Y también por fuera. Que hay quien piensa que hay que cargar la mochila de méritos, la mayoría como el poliespán: mucho bulto y poco peso, que terminan formando un fardo de tal dimensión que te deja atorado en la puerta y que, al final, o te quedas fuera con tu petate o te tienes que desprender de él. Por la puerta estrecha solo caben los ligeros de equipaje. Además los auténticos méritos suelen dejar cicatrices, incluso alguna mutilación y esto no ocupa espacio.
Por último; siempre que leo este pasaje del Evangelio, me viene a la memoria la Basílica de la Natividad en Belén. Mandada construir por Justiniano en el año 529 tiene aspecto de fortaleza medieval pero solo se puede acceder por una diminuta puerta que obliga a ir de uno en uno y agachado.
En su homilía durante la Santa Misa de la Nochebuena de 2011, Benedicto XVI se refirió a este acceso al templo: «Quien quiere entrar hoy en la iglesia de la Natividad de Jesús, en Belén, descubre que el portal, que un tiempo tenía cinco metros y medio de altura, y por el que los emperadores y califas entraban al edificio, ha sido en gran parte tapiado.

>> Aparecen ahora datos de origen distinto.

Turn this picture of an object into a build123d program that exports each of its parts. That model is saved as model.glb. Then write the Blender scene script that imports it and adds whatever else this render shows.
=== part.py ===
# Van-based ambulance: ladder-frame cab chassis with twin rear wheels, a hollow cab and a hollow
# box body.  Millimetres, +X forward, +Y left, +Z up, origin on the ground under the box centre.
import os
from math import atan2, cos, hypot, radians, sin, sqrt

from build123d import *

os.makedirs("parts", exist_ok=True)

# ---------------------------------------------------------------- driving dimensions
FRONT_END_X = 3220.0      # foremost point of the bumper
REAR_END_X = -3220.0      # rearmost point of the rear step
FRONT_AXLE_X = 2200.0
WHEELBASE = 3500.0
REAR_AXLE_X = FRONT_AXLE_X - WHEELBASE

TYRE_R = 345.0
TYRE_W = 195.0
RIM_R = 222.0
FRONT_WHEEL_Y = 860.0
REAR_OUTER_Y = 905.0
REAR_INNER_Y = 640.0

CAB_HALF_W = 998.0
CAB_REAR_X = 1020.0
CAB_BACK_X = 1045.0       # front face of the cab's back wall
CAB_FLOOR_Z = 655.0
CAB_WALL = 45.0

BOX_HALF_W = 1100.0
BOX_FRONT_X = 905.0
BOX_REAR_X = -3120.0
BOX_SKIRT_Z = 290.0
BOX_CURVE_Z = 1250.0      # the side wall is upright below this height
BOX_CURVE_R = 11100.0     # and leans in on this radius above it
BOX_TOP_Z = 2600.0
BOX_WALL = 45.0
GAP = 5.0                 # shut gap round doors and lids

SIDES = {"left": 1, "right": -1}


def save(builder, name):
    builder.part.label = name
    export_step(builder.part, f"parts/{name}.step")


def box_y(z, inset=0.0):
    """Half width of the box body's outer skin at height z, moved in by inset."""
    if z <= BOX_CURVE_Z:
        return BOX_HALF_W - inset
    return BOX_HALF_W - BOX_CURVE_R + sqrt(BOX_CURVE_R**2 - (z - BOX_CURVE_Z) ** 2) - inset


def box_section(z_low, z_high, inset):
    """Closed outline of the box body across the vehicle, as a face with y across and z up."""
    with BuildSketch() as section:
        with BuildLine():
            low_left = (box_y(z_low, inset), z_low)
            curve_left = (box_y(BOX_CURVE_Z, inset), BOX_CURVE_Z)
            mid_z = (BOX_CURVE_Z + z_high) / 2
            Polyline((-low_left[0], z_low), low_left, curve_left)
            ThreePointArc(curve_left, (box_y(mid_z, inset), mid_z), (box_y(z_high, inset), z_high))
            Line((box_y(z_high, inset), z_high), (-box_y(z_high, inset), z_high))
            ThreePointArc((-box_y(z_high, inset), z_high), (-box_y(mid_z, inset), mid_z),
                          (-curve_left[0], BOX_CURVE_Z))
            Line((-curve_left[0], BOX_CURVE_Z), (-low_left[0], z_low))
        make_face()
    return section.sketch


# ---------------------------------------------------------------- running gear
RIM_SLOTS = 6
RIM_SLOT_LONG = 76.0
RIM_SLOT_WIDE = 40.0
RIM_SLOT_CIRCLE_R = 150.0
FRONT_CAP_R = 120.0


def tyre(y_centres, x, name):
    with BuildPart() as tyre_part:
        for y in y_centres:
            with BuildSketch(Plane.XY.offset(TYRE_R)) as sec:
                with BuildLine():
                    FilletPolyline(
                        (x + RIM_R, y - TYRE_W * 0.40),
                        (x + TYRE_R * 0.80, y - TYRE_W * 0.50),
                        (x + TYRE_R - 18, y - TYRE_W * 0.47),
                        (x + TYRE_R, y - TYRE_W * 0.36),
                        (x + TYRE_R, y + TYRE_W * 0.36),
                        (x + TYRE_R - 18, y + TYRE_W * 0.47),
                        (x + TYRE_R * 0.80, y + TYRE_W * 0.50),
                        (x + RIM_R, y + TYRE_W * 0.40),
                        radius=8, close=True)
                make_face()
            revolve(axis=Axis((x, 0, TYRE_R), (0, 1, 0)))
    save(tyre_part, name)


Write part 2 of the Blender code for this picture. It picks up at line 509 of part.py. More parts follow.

Ha quedado solamente una pequeña abertura de un metro y medio. La intención fue probablemente proteger mejor la iglesia contra eventuales asaltos pero, sobre todo, evitar que se entrara a caballo en la casa de Dios. Quien desea entrar en el lugar del nacimiento de Jesús, tiene que inclinarse. Me parece que en eso se manifiesta una cercanía en esta Noche santa: si queremos encontrar al Dios que ha aparecido como niño, hemos de apearnos del caballo de nuestra razón “ilustrada”. Debemos deponer nuestras falsas certezas, nuestra soberbia intelectual, que nos impide percibir la proximidad de Dios” (Benedicto XVI, Homilía, 24-XII-2011).
Para entrar a contemplar el Misterio del Dios hecho niño, hay que inclinarse. Para contemplar el Misterio de Jesucristo victorioso, sentado a la derecha del Padre, también.